I’m heeding calls to self-isolate and yesterday marked my fifth day of voluntary house arrest. I was managing okay, but I suddenly panicked when I wasn’t immediately certain what day it was. Like most everyone my life was marked by regularly scheduled activities and rituals that helped me demarcate the days. I feared I was experiencing the beginnings of cognitive decline.
Google, and a call with a prominent Los Angeles doctor, quickly calmed my fears. Losing track of days is one of the adverse side effects of isolation. A study of volunteers at a research station in Antarctica revealed that participants found it difficult to concentrate and keep track of time. The doctor I consulted confessed that when his plumber on Tuesday wanted to schedule an appointment for Wednesday, he didn’t instantly realize it was the following day.
While losing track of the days will likely be temporary, I’ve quickly learned the consequences of extended isolation and social distancing are statistically more dangerous and severe than the novel coronavirus. Medical studies have documented that the adverse health effects of loneliness and isolation are equivalent to smoking 15 cigarettes a day. Despite all the medical and technological advances, America’s average life expectancy has been declining since 2015 and increased feelings of loneliness and isolation are responsible for the very dire statistics.

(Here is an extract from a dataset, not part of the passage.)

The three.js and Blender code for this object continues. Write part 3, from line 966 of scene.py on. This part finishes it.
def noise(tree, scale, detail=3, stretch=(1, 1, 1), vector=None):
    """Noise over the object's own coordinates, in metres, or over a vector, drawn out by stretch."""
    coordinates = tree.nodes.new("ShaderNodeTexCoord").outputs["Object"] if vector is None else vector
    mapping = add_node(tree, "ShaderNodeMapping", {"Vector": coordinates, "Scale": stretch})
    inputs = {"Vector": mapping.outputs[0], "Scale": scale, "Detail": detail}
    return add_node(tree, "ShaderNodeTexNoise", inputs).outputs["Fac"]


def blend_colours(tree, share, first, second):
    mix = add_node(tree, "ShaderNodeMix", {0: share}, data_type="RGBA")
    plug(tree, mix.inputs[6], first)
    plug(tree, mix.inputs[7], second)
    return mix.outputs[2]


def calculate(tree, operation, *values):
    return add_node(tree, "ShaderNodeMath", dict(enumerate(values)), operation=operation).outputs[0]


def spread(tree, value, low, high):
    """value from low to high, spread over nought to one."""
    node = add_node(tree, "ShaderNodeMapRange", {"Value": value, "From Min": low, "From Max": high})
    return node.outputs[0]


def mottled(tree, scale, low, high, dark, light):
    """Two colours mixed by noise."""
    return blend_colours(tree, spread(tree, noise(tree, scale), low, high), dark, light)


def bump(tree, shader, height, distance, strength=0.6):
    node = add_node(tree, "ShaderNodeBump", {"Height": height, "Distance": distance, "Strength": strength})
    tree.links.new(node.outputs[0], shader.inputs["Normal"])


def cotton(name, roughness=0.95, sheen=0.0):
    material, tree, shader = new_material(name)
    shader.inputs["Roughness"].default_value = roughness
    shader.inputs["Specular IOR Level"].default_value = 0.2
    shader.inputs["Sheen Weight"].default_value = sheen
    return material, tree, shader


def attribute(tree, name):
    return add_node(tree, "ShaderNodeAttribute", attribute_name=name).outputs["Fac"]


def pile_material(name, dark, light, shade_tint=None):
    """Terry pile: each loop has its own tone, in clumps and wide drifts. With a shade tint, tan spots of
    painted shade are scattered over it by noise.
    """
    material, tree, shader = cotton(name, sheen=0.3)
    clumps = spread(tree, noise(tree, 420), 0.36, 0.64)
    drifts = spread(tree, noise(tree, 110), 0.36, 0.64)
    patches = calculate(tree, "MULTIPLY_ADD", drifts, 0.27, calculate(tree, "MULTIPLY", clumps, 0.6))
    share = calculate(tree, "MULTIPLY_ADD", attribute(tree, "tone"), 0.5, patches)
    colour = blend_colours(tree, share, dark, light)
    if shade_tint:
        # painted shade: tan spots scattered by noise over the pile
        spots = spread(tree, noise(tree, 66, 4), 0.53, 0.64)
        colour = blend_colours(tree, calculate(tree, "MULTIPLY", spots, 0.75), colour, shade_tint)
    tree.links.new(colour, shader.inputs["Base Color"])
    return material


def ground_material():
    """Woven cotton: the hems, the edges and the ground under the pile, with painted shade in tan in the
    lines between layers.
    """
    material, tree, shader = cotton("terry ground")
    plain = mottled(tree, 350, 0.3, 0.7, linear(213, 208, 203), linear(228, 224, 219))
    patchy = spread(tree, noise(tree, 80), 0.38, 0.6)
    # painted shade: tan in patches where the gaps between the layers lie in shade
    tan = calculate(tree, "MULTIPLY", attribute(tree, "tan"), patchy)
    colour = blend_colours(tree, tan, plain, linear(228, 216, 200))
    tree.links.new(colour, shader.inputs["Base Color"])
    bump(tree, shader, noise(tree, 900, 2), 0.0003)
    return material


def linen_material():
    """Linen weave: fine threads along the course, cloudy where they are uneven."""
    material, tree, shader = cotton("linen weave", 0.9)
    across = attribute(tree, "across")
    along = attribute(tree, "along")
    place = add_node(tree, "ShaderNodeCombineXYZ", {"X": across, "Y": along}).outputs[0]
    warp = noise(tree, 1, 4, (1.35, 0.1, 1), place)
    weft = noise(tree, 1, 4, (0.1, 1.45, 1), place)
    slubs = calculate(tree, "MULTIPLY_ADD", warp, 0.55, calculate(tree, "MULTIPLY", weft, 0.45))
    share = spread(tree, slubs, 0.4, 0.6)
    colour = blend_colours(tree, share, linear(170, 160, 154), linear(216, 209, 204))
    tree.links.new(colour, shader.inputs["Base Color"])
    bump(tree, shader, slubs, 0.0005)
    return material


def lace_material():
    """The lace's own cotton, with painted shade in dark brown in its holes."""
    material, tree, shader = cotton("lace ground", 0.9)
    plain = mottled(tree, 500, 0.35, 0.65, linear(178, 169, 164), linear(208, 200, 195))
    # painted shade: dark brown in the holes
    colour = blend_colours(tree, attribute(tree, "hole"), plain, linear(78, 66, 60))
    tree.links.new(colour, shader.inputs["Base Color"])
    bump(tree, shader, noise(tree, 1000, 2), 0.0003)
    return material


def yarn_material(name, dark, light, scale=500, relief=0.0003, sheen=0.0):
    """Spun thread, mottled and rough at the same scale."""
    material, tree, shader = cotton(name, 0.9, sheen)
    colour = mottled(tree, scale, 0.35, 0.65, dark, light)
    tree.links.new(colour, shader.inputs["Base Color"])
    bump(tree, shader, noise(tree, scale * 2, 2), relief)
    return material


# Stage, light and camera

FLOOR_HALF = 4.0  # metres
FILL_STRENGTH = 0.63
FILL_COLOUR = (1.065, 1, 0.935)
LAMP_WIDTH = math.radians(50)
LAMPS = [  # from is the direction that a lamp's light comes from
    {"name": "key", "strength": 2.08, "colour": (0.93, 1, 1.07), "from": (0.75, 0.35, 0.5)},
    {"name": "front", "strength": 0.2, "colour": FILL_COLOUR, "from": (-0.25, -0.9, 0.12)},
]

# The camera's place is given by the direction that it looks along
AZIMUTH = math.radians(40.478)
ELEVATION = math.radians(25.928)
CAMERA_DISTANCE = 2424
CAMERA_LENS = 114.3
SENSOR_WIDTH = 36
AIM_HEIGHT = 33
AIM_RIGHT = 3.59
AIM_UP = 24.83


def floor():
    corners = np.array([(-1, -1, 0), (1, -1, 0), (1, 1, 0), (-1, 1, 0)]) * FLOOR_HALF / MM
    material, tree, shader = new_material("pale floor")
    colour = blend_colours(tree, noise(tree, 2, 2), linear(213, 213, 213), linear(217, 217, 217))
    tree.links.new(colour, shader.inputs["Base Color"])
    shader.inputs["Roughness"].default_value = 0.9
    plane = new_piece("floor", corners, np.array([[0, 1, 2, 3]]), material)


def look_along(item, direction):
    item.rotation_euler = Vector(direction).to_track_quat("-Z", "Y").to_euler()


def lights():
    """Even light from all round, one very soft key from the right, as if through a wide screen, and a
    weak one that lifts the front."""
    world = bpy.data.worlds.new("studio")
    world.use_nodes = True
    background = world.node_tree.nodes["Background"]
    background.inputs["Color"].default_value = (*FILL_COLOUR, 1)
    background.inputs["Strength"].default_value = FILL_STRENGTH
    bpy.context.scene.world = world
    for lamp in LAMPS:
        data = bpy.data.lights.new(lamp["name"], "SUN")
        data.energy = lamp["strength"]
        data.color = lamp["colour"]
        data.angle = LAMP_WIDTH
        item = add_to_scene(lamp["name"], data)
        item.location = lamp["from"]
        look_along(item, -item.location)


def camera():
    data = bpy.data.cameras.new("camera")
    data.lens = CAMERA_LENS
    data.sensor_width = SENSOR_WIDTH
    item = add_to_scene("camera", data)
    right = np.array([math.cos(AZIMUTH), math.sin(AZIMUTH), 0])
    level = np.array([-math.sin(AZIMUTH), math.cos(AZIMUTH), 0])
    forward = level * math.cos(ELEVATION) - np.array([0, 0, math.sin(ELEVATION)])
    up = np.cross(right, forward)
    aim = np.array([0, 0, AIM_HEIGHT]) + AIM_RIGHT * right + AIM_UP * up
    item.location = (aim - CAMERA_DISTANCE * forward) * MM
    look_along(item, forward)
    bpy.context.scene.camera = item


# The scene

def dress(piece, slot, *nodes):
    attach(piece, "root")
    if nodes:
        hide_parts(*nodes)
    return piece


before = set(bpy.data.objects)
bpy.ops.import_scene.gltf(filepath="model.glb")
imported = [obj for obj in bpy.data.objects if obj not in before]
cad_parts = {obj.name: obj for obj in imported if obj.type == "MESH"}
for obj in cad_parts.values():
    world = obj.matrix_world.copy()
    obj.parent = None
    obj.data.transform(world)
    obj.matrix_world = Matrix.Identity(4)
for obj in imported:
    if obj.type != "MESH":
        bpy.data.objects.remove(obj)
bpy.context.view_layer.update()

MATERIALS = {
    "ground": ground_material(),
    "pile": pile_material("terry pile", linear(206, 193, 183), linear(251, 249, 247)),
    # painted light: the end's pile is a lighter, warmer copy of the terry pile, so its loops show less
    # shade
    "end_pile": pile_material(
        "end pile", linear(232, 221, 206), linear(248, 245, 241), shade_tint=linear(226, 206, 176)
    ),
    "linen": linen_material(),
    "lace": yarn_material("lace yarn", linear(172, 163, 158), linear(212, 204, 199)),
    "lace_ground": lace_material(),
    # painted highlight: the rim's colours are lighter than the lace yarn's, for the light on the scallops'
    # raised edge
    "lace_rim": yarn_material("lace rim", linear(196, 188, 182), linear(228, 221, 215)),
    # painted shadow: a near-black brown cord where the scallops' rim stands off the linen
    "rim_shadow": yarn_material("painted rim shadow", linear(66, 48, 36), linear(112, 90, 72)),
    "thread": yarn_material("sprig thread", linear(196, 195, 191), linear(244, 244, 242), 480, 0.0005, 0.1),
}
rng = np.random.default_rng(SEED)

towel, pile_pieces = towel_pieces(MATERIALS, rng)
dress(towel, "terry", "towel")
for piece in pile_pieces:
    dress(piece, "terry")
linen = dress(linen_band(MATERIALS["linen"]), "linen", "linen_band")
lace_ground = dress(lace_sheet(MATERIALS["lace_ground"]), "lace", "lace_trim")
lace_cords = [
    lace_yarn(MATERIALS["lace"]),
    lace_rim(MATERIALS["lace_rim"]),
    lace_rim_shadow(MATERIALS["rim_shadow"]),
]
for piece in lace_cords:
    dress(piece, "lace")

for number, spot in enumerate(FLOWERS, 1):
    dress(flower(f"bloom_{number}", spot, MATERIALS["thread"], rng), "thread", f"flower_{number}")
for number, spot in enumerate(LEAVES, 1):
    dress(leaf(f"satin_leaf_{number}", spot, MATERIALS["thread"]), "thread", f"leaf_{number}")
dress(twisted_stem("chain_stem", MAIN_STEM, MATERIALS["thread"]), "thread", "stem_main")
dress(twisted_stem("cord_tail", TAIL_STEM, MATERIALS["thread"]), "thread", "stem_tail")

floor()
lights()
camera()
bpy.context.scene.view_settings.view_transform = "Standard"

Americans are dying from so-called “deaths of despair” — suicide, alcohol-related illness, and drug overdose — at a rate unprecedented in history. More Americans die annually from suicides than car accidents and the drug overdose rate is almost double the car accident rate. Even before the coronavirus loneliness and isolation in America was at epidemic levels.
A Cigna survey released in January revealed that three in five Americans were lonely, with people increasingly feeling left out, poorly understood, and lacking companionship. Nearly one-third of America’s elderly live alone, which is highly associated with loneliness. Former Surgeon-General Vivek Murthy three years ago warned about America’s loneliness epidemic and conditions have worsened considerably in the ensuing three years.
The closing of community and fitness centers, houses of worship, restaurants and bars, and other points of social contact have no doubt exacerbated feelings of loneliness and isolation. People afflicted with addictions have been especially hard hit. Here in L.A., the Betty Ford Center is closed, and many Alcoholics Anonymous meetings have been cancelled. It is said that alcoholics are always just one drink away from relapsing and continuously attending AA meetings is how many ensure their sobriety.
The coronavirus is exposing baby boomers to unpleasant truths about their mortality and societal expendability. Seventy was the new 50 until just recently, but the coronavirus has made 70 the new 100. Italy’s overburdened hospitals don’t have sufficient ventilators to treat all the coronavirus patients, so they’ve made a decision not to intubate anyone 70 and older. Statistics so far indicate that people 65 and over are more likely to die from the coronavirus than any other age group.
It’s legitimate to ask whether the coronavirus also is going to create a pandemic of OCD sufferers, who also suffer from loneliness. The coronavirus has made the public acutely aware about how germs are spread. Most of the precautions against the coronavirus were already recommended as preventative practices against the flu but some people may now become forever germophobic. Airplane surfaces were long hotbeds of germs but few people were deterred from flying. That may change.
What’s certain is that America doesn’t have the resources and support to deal with the mental health impact of extended isolation. There already is a chronic shortage of psychiatrists, particularly geriatric specialists. Most insurers provide limited coverage for mental health care, and in major cities, few mental health care professionals take Medicare or any other insurance. President Trump wants to strip hundreds of billions from Medicaid, the country’s largest payer of behavioral health services. Most states have also slashed mental health care funding. Mental health care has become a benefit for the well off, despite statistics showing the poor and disadvantaged are in greater need of treatment.
Most diagnosed coronavirus patients die alone because they are placed under quarantine. It’s a cruel irony that more people will die from the preventative treatment than the disease and that they, too, will die alone.
A Shout-Out for the Washington Post
The mark of a great news publication is its ability to mobilize its resources and cover a fast-breaking story like the coronavirus with so many critical angles. I’m in awe of the 24/7 coverage the Washington Post is providing its readers, on the news and guest commentary fronts. There is a palpable humanity to the Post’s coverage that inspires trust and confidence. When Post reporters aren’t serving as stenographers for anonymous swamp creatures in their publication’s hometown, they produce stories and insights of unparalleled quality.
The Post is making some of its coronavirus coverage available for free, but the publication is deserving of reader financial support. If the Post started a fund that was earmarked entirely for non-management editorial employees, I’d gladly contribute to it. (Jeff Bezos can afford to financially reward his managers.)